In full and without deviation, write out the entries that follow.
◇ ◇ ◇ ◇ ◇ ◇ ◇
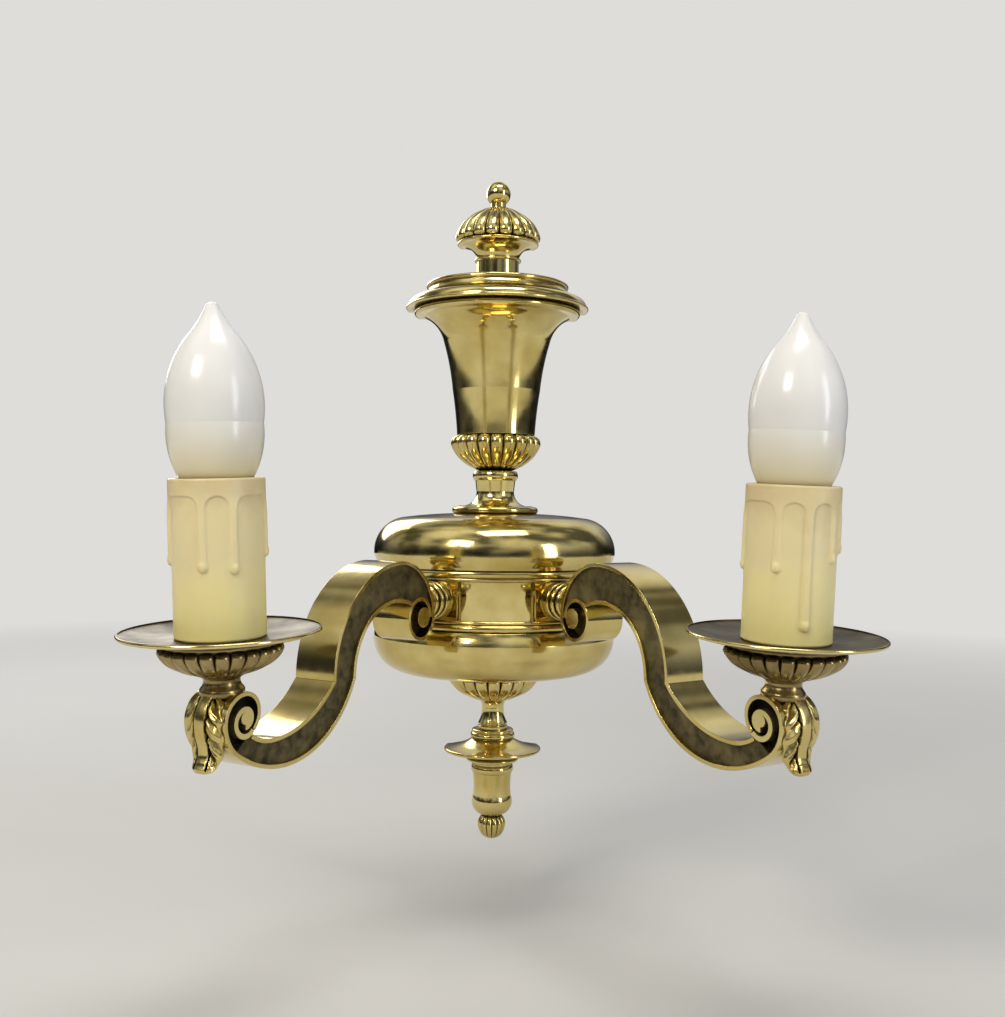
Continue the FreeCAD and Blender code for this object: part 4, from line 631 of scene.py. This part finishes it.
ribbed_turning("ribbed_cap", 18, [(0.86, 0.0), (0.96, 0.04), (1.0, 0.14), (0.97, 0.30), (0.86, 0.52),
                                  (0.66, 0.74), (0.42, 0.91), (0.20, 1.0)])
ribbed_turning("urn_knop", 20, [(0.34, 0.0), (0.62, 0.16), (0.85, 0.40), (0.98, 0.66), (1.0, 0.80),
                                (0.96, 0.93), (0.84, 1.0)])
ribbed_turning("ribbed_bowl", 20, [(0.34, 0.0), (0.53, 0.12), (0.78, 0.34), (0.95, 0.62), (1.0, 0.84),
                                   (0.97, 0.95), (0.90, 1.0)])
ribbed_turning("drop_ball", 14, [(0.24, 0.0), (0.56, 0.09), (0.84, 0.27), (1.0, 0.57), (0.96, 0.76),
                                 (0.82, 0.92), (0.68, 1.0)])

# %% [markdown]
# ## Candle cups
# Under each drip pan hangs a shallow dish with 24 ribs, between a plain turned foot and a plain rim. The
# dish comes from the same rib tree; the foot and the rim are outlines turned about the axis. The three
# are one casting, so they become one mesh, drawn upright and then leaned with the candle's axis.

# %% Cups
# (radius, height above the seat), mm
CUP_FOOT = ((0.0, -2.0), (8.0, -2.0), (8.4, -1.6), (8.4, 0.5), (8.1, 1.0), (7.2, 2.2), (6.8, 3.4), (6.8, 4.4),
            (7.2, 5.0), (8.6, 5.8), (8.9, 6.4), (0.0, 6.6))
CUP_DISH = ((9.0, 6.0), (15.0, 8.0), (19.8, 10.6), (22.6, 13.6), (23.1, 15.2), (22.6, 16.4), (21.4, 17.0))
CUP_RIM = ((0.0, 16.2), (20.6, 16.2), (20.9, 16.9), (21.9, 17.4), (22.3, 18.0), (22.1, 18.6), (21.6, 18.7),
           (0.0, 18.7))


def turned_mesh(name, outline, steps=96):
    """Turn an outline of (radius, height) in millimetres about the Z axis."""
    angles = np.linspace(0, 2 * math.pi, steps, endpoint=False)
    radius, height = np.array(outline, float).T
    points = np.stack([radius[:, None] * np.cos(angles), radius[:, None] * np.sin(angles),
                       height[:, None] * np.ones(steps)], axis=-1)
    return grid_mesh(name, points * MM, wrap=True)


def joined_mesh(name, meshes):
    """Several meshes as one."""
    shape = bmesh.new()
    for mesh in meshes:
        shape.from_mesh(mesh)
    made = bpy.data.meshes.new(name)
    shape.to_mesh(made)
    shape.free()
    return made


for side in SIDES:
    node = side + "_ribbed_cup"
    dish = [(0.0, CUP_DISH[0][1])] + smooth_line(CUP_DISH) + [(0.0, CUP_DISH[-1][1])]
    ribs = ribbed_mesh(node + "_ribs", dish, 24, RIB_DEPTH, finishes["ribbed_brass"], rows=36)
    mesh = joined_mesh(node, [turned_mesh(node + "_foot", CUP_FOOT), ribs, turned_mesh(node + "_rim", CUP_RIM)])
    mesh.transform(candle_matrix(side))
    piece("carved_" + node, mesh, node, sharp=60.0)

# %% [markdown]
# ## Acanthus leaves
# A cast and chased leaf lies over the far side of each end volute and flares out at its tip. A smooth
# rib runs down its middle between two deep lines, and each half is carved in lobes: S-shaped grooves
# run down and out from the rib, the ridge beside each groove is rounded, and the leaf's edge swells
# between the grooves. All of this is one height over a flat leaf: a number for each point along and
# across it. The flat leaf is then bent along the same arcs as the solid under it.

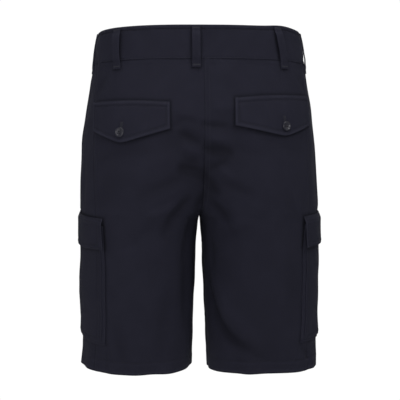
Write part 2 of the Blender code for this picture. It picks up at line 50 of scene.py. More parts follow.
◇ ◇ ◇ ◇ ◇ ◇ ◇
- [RESPONSE TO THIS TASK]
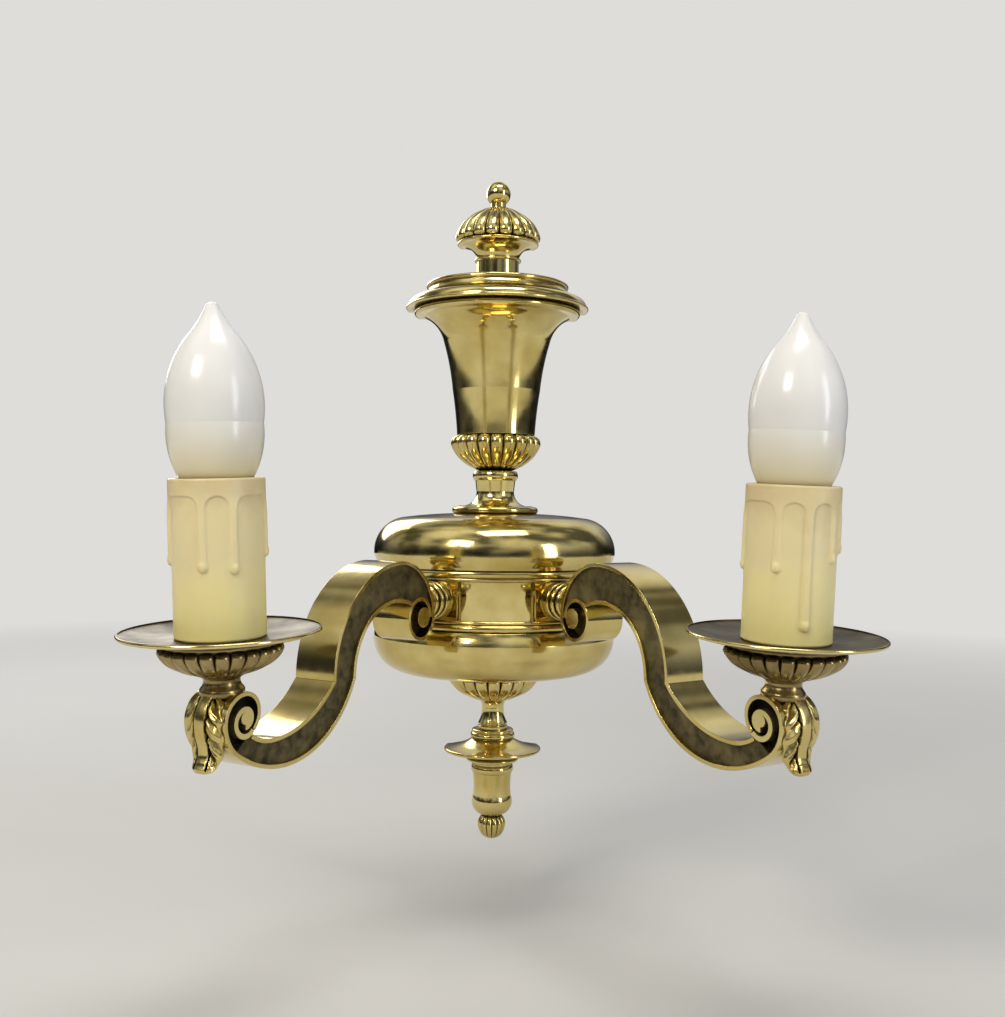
Continue the FreeCAD and Blender code for this object: part 4, from line 631 of scene.py. This part finishes it.
ribbed_turning("ribbed_cap", 18, [(0.86, 0.0), (0.96, 0.04), (1.0, 0.14), (0.97, 0.30), (0.86, 0.52),
                                  (0.66, 0.74), (0.42, 0.91), (0.20, 1.0)])
ribbed_turning("urn_knop", 20, [(0.34, 0.0), (0.62, 0.16), (0.85, 0.40), (0.98, 0.66), (1.0, 0.80),
                                (0.96, 0.93), (0.84, 1.0)])
ribbed_turning("ribbed_bowl", 20, [(0.34, 0.0), (0.53, 0.12), (0.78, 0.34), (0.95, 0.62), (1.0, 0.84),
                                   (0.97, 0.95), (0.90, 1.0)])
ribbed_turning("drop_ball", 14, [(0.24, 0.0), (0.56, 0.09), (0.84, 0.27), (1.0, 0.57), (0.96, 0.76),
                                 (0.82, 0.92), (0.68, 1.0)])

# %% [markdown]
# ## Candle cups
# Under each drip pan hangs a shallow dish with 24 ribs, between a plain turned foot and a plain rim. The
# dish comes from the same rib tree; the foot and the rim are outlines turned about the axis. The three
# are one casting, so they become one mesh, drawn upright and then leaned with the candle's axis.

# %% Cups
# (radius, height above the seat), mm
CUP_FOOT = ((0.0, -2.0), (8.0, -2.0), (8.4, -1.6), (8.4, 0.5), (8.1, 1.0), (7.2, 2.2), (6.8, 3.4), (6.8, 4.4),
            (7.2, 5.0), (8.6, 5.8), (8.9, 6.4), (0.0, 6.6))
CUP_DISH = ((9.0, 6.0), (15.0, 8.0), (19.8, 10.6), (22.6, 13.6), (23.1, 15.2), (22.6, 16.4), (21.4, 17.0))
CUP_RIM = ((0.0, 16.2), (20.6, 16.2), (20.9, 16.9), (21.9, 17.4), (22.3, 18.0), (22.1, 18.6), (21.6, 18.7),
           (0.0, 18.7))


def turned_mesh(name, outline, steps=96):
    """Turn an outline of (radius, height) in millimetres about the Z axis."""
    angles = np.linspace(0, 2 * math.pi, steps, endpoint=False)
    radius, height = np.array(outline, float).T
    points = np.stack([radius[:, None] * np.cos(angles), radius[:, None] * np.sin(angles),
                       height[:, None] * np.ones(steps)], axis=-1)
    return grid_mesh(name, points * MM, wrap=True)


def joined_mesh(name, meshes):
    """Several meshes as one."""
    shape = bmesh.new()
    for mesh in meshes:
        shape.from_mesh(mesh)
    made = bpy.data.meshes.new(name)
    shape.to_mesh(made)
    shape.free()
    return made


for side in SIDES:
    node = side + "_ribbed_cup"
    dish = [(0.0, CUP_DISH[0][1])] + smooth_line(CUP_DISH) + [(0.0, CUP_DISH[-1][1])]
    ribs = ribbed_mesh(node + "_ribs", dish, 24, RIB_DEPTH, finishes["ribbed_brass"], rows=36)
    mesh = joined_mesh(node, [turned_mesh(node + "_foot", CUP_FOOT), ribs, turned_mesh(node + "_rim", CUP_RIM)])
    mesh.transform(candle_matrix(side))
    piece("carved_" + node, mesh, node, sharp=60.0)

# %% [markdown]
# ## Acanthus leaves
# A cast and chased leaf lies over the far side of each end volute and flares out at its tip. A smooth
# rib runs down its middle between two deep lines, and each half is carved in lobes: S-shaped grooves
# run down and out from the rib, the ridge beside each groove is rounded, and the leaf's edge swells
# between the grooves. All of this is one height over a flat leaf: a number for each point along and
# across it. The flat leaf is then bent along the same arcs as the solid under it.

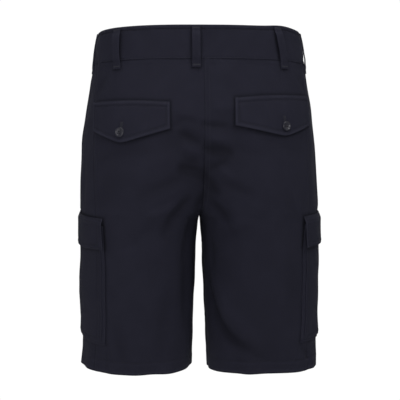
Write part 2 of the Blender code for this picture. It picks up at line 50 of scene.py. More parts follow.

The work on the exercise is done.